I've never been all that big on performance art myself. But if you wanted to make a game of that, I'd definitely want to play it.

Update (27/08): Ok, so it appears that most of the debate has finally turned into something more constructive, even if I still feel that the whole thing is quite overblown and not worthy of our time. However, there remains one final complaint that I find quite valid, and indeed cause for confusion, and that is concerning why I actually took the piece down. I tried to adress this in my original statement, but given the numerous demands for comment, apparently more context is needed there too. Here is more or less what I said to a journalist last night:

The reasons for pulling the work are numerous and complex.

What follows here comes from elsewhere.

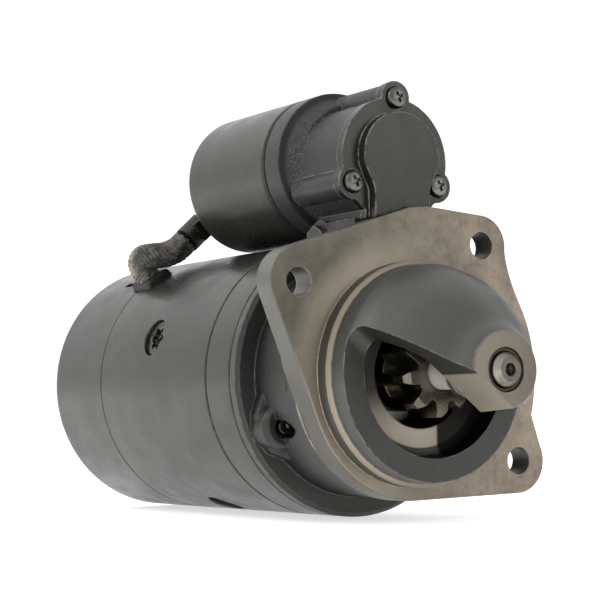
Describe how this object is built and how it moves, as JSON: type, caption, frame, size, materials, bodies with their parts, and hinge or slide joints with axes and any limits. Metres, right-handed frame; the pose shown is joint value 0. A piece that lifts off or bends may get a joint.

There was above all the whole tone of the media circus which I have already commented at length, and of course I had placed the organizers of the Games Convention in something of a bind due to the fact that Taito is one of their clients. On the legal front, we discussed the matter briefly and came to the conclusion that any claims of infringement were untenable, and that it was important to defend a work of art in principle. But unfortunately, other concerns had in the meantime raised their heads, thanks (in part, but not entirely) to the various threats on me (whatever) and my family (wtf!?) -- in other words that modern form of the witch-hunt, a favourite sport of our times. It was at this point that I made my decision, which obviously places serious doubts on my credibility (no big deal, I'll survive), but at least had the advantage of slowing somewhat the momentum of the most extreme elements. For all of these reasons, and others too involved to get into here, I again take full responsibility for the decision to take down the work.

Obviously people will have their own take on all this, and I invite you to think whatever you will.